What is the biggest mistake you can make in a book?

Taking the reader out of the story. Fiction transports readers to another place and time. Pulling the reader back to reality is a serious mistake. Typos and grammar errors can be jarring. Side narratives that don’t move the story forward cause a reader to look up from the book. Too much description bores. Showing off research annoys. Mixing up character names causes the reader to flip back and forth through the pages. Continuity errors distract. Good writing is a craft, good storytelling is an art. Like all art, attention to detail makes a huge difference. Always keep your reader in the story.

Do you have tips on choosing titles and covers?

The most important rule for historical novels is to pick a title that sounds like a novel, not a nonfiction history book.

What were the best, worst and most surprising things you encountered during the entire process of completing your book(s)?

I took historical accuracy seriously when I wrote Tempest at Dawn. I not only read dozens of books about the Constitutional Convention but studied Eighteen Century lifestyles and technology; Philadelphia, New York, and New Haven; the international scene; and numerous biographies of the principle Framers of the Constitution. I also made numerous visits to New Haven, New York, Mount Vernon, Montpelier, and Philadelphia as part of my research.

In my penchant for accuracy, I tried to lodge the delegates in the appropriate Inns, homes, and taverns, but I couldn’t find where Roger Sherman stayed during the convention. After looking at every source I could find, I decided to make something up. He was not rich, so he probably would have stayed at a boarding house. I used my wife’s maiden name and put him in a room at Mrs. Marshall’s boarding house.

On my third visit to Philadelphia, I made a huge find: a map of the city during the convention in 1787. It showed everything, including streets under construction. I hurried back to our hotel room and examined the map carefully. My intent was to breathe life into the dry renditions that focused on the political arguments. As I scanned the map, I suddenly stopped.
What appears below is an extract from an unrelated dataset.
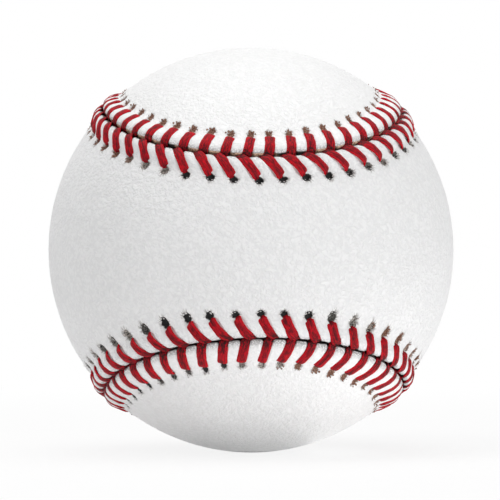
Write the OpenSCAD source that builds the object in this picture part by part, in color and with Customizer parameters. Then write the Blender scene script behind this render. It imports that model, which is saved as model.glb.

Stunned, I brought the map over to my wife and pointed at an illustrated building a few blocks from the State House. The caption read, “Mrs. Marshall’s boarding house where Roger Sherman stayed.”

In all my years of writing historical novels, this was the oddest coincidence I ever encountered. Although the house and name are historically correct, I must admit that Mrs. Marshall herself is an entirely fictional character. At least, I think so.

Do you tend towards personal satisfaction or aim to serve your readers? Do you balance the two and how?

My most devoted fans would prefer I wrote nothing but Steve Dancy Tales. Unfortunately, when I write two in a row, I get a bit bored. To keep myself fresh, I write an entirely different book between each of the novels in the Steve Dancy series.

What are your plans for future books?

I will shortly release No Peace, A Steve Dancy Tale. (Scheduled for September 9 th)

After marriage, Steve Dancy has quietly settled in San Diego. He can hardly remember his days of wanderlust, and he’s grateful to have left behind the violence of a raw frontier. In a celebratory mood, Steve invites his mother to a meet her new grandchild in a chic resort in Monterey, California. With the delivery of a handwritten note, his world suddenly reverts to the savagery of his bygone days.
There will be no peace.

Tell us some quirky facts about yourself

I still surf when we winter in San Diego. For my age, that’s quirky … or maybe reckless.

I written over two million words by typing with two fingers.

My kids once gave me an unabridged dictionary for Christmas. The note said: “Your book is in here. Some assembly required.”